Dataset extract:
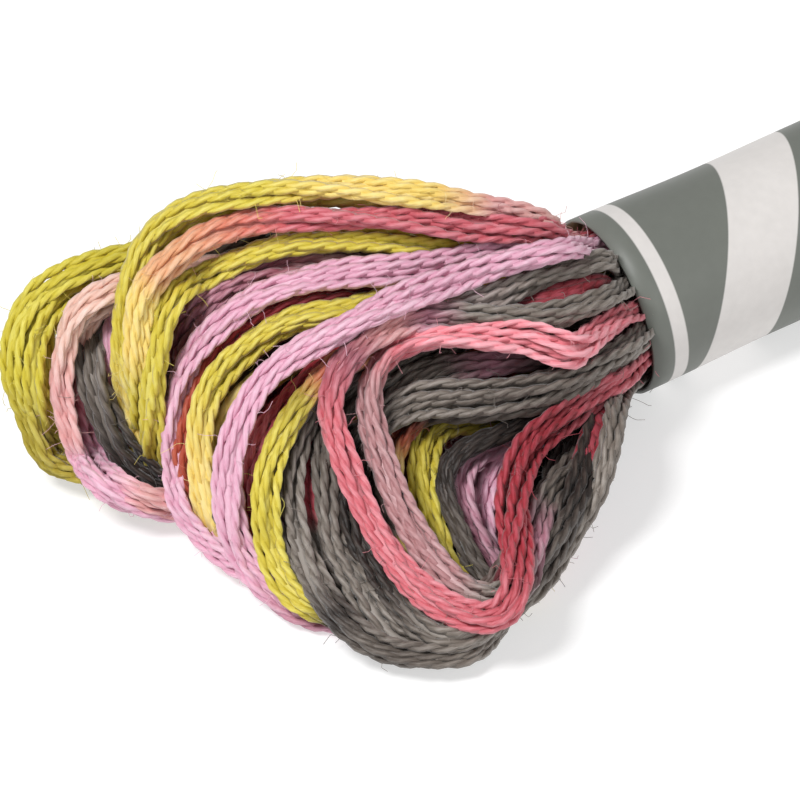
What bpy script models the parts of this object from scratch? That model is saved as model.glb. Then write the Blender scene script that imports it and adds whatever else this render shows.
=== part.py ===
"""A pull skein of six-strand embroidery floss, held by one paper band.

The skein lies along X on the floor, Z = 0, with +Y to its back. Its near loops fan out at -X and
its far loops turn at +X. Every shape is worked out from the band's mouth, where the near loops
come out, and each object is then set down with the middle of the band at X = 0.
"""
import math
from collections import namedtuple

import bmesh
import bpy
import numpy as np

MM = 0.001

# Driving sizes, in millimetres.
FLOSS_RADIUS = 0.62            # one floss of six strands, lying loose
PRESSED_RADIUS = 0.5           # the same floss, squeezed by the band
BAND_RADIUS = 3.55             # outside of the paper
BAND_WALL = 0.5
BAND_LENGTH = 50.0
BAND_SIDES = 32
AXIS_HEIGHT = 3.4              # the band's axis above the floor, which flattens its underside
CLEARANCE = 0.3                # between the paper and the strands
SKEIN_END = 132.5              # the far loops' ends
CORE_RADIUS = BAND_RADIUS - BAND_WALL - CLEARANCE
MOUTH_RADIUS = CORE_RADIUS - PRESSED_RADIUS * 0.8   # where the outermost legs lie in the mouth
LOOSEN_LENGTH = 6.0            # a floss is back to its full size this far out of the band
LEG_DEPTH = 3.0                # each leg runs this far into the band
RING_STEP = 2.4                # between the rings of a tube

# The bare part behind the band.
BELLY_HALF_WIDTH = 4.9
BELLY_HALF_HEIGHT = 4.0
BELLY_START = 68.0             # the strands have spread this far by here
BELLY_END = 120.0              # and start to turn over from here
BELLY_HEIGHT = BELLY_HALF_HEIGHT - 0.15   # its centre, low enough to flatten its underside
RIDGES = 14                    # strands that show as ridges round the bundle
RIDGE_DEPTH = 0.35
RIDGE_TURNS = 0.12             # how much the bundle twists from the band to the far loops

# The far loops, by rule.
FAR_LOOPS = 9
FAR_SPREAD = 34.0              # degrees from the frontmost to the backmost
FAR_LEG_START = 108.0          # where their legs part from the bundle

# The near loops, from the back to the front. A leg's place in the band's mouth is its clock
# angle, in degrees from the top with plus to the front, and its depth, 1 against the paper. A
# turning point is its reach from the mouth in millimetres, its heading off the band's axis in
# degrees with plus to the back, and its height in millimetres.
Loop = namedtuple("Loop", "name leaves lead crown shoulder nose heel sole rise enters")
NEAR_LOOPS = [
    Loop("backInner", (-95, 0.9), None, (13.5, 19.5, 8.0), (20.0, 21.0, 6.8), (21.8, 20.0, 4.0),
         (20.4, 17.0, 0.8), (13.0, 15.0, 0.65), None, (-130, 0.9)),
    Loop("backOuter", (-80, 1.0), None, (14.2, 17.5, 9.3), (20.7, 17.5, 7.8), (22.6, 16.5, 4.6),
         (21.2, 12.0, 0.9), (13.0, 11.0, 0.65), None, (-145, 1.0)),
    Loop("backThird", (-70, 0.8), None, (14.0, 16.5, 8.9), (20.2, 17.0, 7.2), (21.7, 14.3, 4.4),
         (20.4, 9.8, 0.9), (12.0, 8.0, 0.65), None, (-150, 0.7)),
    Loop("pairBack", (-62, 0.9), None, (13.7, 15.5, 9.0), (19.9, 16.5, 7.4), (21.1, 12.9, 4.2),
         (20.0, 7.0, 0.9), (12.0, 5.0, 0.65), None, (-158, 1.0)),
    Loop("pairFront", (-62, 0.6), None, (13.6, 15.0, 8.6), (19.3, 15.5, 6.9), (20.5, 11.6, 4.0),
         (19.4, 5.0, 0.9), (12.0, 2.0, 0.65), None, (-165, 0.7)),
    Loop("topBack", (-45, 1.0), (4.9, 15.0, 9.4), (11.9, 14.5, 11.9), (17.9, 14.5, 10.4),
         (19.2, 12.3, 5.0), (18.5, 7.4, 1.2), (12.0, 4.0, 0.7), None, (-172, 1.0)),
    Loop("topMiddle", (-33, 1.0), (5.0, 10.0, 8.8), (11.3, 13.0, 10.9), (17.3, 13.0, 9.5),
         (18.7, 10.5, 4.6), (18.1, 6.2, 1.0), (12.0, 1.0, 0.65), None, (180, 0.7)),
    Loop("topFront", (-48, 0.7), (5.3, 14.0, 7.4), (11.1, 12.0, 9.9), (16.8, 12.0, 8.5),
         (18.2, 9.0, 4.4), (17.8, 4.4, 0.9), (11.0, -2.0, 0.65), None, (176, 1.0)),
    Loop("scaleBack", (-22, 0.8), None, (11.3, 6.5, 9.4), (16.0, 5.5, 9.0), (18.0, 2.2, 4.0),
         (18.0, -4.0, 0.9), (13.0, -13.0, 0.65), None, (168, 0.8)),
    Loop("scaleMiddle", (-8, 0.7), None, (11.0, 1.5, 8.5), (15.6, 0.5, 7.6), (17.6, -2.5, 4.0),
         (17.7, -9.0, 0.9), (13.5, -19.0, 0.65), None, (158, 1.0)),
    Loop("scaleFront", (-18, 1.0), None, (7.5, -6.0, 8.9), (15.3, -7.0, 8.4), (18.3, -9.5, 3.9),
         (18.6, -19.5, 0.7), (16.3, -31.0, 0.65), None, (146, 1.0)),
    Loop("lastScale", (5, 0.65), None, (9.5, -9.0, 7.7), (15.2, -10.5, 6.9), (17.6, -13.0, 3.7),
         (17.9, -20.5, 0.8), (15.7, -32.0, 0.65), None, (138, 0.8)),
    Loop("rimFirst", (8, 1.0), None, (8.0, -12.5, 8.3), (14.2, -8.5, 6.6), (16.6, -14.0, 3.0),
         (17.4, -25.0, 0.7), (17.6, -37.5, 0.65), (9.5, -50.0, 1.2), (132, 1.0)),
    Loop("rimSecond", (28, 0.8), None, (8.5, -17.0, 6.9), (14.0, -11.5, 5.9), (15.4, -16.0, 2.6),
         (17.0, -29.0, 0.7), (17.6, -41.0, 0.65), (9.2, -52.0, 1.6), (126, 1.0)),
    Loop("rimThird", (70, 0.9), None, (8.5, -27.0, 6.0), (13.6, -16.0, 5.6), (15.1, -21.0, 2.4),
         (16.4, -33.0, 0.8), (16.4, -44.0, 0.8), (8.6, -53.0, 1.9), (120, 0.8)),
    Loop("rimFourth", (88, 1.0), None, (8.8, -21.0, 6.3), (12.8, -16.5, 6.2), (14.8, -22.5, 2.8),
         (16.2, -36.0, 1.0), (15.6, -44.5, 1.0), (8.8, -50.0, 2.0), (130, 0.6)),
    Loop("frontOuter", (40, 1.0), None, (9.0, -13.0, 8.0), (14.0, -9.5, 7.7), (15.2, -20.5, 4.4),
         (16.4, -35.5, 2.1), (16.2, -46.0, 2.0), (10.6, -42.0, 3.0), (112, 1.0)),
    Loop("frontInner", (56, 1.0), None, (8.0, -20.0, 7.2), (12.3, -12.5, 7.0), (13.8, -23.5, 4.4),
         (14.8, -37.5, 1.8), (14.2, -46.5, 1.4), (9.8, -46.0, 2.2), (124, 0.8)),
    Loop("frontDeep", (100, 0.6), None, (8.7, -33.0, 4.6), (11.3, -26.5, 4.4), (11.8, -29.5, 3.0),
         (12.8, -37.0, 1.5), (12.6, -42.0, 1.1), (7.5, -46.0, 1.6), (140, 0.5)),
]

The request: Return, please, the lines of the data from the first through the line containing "RING_STEP = 2.4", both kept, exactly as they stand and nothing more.

Result of the task:
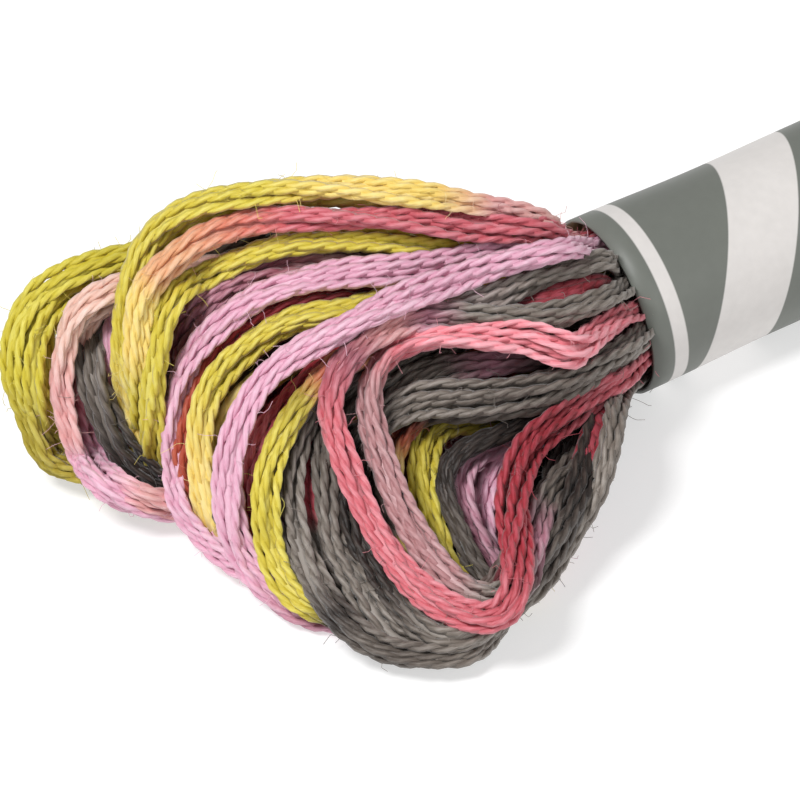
What bpy script models the parts of this object from scratch? That model is saved as model.glb. Then write the Blender scene script that imports it and adds whatever else this render shows.
=== part.py ===
"""A pull skein of six-strand embroidery floss, held by one paper band.

The skein lies along X on the floor, Z = 0, with +Y to its back. Its near loops fan out at -X and
its far loops turn at +X. Every shape is worked out from the band's mouth, where the near loops
come out, and each object is then set down with the middle of the band at X = 0.
"""
import math
from collections import namedtuple

import bmesh
import bpy
import numpy as np

MM = 0.001

# Driving sizes, in millimetres.
FLOSS_RADIUS = 0.62            # one floss of six strands, lying loose
PRESSED_RADIUS = 0.5           # the same floss, squeezed by the band
BAND_RADIUS = 3.55             # outside of the paper
BAND_WALL = 0.5
BAND_LENGTH = 50.0
BAND_SIDES = 32
AXIS_HEIGHT = 3.4              # the band's axis above the floor, which flattens its underside
CLEARANCE = 0.3                # between the paper and the strands
SKEIN_END = 132.5              # the far loops' ends
CORE_RADIUS = BAND_RADIUS - BAND_WALL - CLEARANCE
MOUTH_RADIUS = CORE_RADIUS - PRESSED_RADIUS * 0.8   # where the outermost legs lie in the mouth
LOOSEN_LENGTH = 6.0            # a floss is back to its full size this far out of the band
LEG_DEPTH = 3.0                # each leg runs this far into the band
RING_STEP = 2.4                # between the rings of a tube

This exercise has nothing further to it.